TASK REQUIREMENTS:
Reproduce all of the material word for word.

[Start]

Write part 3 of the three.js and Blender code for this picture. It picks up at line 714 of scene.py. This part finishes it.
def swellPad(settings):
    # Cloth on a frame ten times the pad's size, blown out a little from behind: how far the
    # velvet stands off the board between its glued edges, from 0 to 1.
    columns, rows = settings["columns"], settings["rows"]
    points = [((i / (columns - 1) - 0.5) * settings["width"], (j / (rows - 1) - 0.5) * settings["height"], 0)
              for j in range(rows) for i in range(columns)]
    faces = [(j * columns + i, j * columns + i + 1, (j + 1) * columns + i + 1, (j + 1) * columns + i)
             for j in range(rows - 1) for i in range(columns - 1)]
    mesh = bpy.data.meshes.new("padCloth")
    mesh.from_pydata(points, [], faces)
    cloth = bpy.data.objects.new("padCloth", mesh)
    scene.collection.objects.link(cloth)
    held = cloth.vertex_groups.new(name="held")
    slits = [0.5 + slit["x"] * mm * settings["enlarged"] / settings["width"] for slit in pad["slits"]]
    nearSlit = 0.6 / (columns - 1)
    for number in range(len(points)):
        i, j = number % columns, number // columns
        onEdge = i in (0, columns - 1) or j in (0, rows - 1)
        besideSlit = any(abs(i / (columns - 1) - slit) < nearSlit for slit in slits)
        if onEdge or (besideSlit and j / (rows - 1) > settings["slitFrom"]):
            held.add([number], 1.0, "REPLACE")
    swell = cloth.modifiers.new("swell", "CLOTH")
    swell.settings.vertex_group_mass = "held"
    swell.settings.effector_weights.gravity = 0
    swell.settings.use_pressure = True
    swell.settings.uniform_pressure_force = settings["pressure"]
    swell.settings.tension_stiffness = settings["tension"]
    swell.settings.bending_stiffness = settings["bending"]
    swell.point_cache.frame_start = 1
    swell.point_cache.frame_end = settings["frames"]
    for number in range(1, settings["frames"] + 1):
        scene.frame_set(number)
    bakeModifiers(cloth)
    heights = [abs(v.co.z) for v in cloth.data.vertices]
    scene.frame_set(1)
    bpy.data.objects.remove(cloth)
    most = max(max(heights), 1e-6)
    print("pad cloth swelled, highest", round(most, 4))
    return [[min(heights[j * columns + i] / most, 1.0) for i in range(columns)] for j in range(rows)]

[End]

FULL ANSWER:
Write part 3 of the three.js and Blender code for this picture. It picks up at line 714 of scene.py. This part finishes it.
def swellPad(settings):
    # Cloth on a frame ten times the pad's size, blown out a little from behind: how far the
    # velvet stands off the board between its glued edges, from 0 to 1.
    columns, rows = settings["columns"], settings["rows"]
    points = [((i / (columns - 1) - 0.5) * settings["width"], (j / (rows - 1) - 0.5) * settings["height"], 0)
              for j in range(rows) for i in range(columns)]
    faces = [(j * columns + i, j * columns + i + 1, (j + 1) * columns + i + 1, (j + 1) * columns + i)
             for j in range(rows - 1) for i in range(columns - 1)]
    mesh = bpy.data.meshes.new("padCloth")
    mesh.from_pydata(points, [], faces)
    cloth = bpy.data.objects.new("padCloth", mesh)
    scene.collection.objects.link(cloth)
    held = cloth.vertex_groups.new(name="held")
    slits = [0.5 + slit["x"] * mm * settings["enlarged"] / settings["width"] for slit in pad["slits"]]
    nearSlit = 0.6 / (columns - 1)
    for number in range(len(points)):
        i, j = number % columns, number // columns
        onEdge = i in (0, columns - 1) or j in (0, rows - 1)
        besideSlit = any(abs(i / (columns - 1) - slit) < nearSlit for slit in slits)
        if onEdge or (besideSlit and j / (rows - 1) > settings["slitFrom"]):
            held.add([number], 1.0, "REPLACE")
    swell = cloth.modifiers.new("swell", "CLOTH")
    swell.settings.vertex_group_mass = "held"
    swell.settings.effector_weights.gravity = 0
    swell.settings.use_pressure = True
    swell.settings.uniform_pressure_force = settings["pressure"]
    swell.settings.tension_stiffness = settings["tension"]
    swell.settings.bending_stiffness = settings["bending"]
    swell.point_cache.frame_start = 1
    swell.point_cache.frame_end = settings["frames"]
    for number in range(1, settings["frames"] + 1):
        scene.frame_set(number)
    bakeModifiers(cloth)
    heights = [abs(v.co.z) for v in cloth.data.vertices]
    scene.frame_set(1)
    bpy.data.objects.remove(cloth)
    most = max(max(heights), 1e-6)
    print("pad cloth swelled, highest", round(most, 4))
    return [[min(heights[j * columns + i] / most, 1.0) for i in range(columns)] for j in range(rows)]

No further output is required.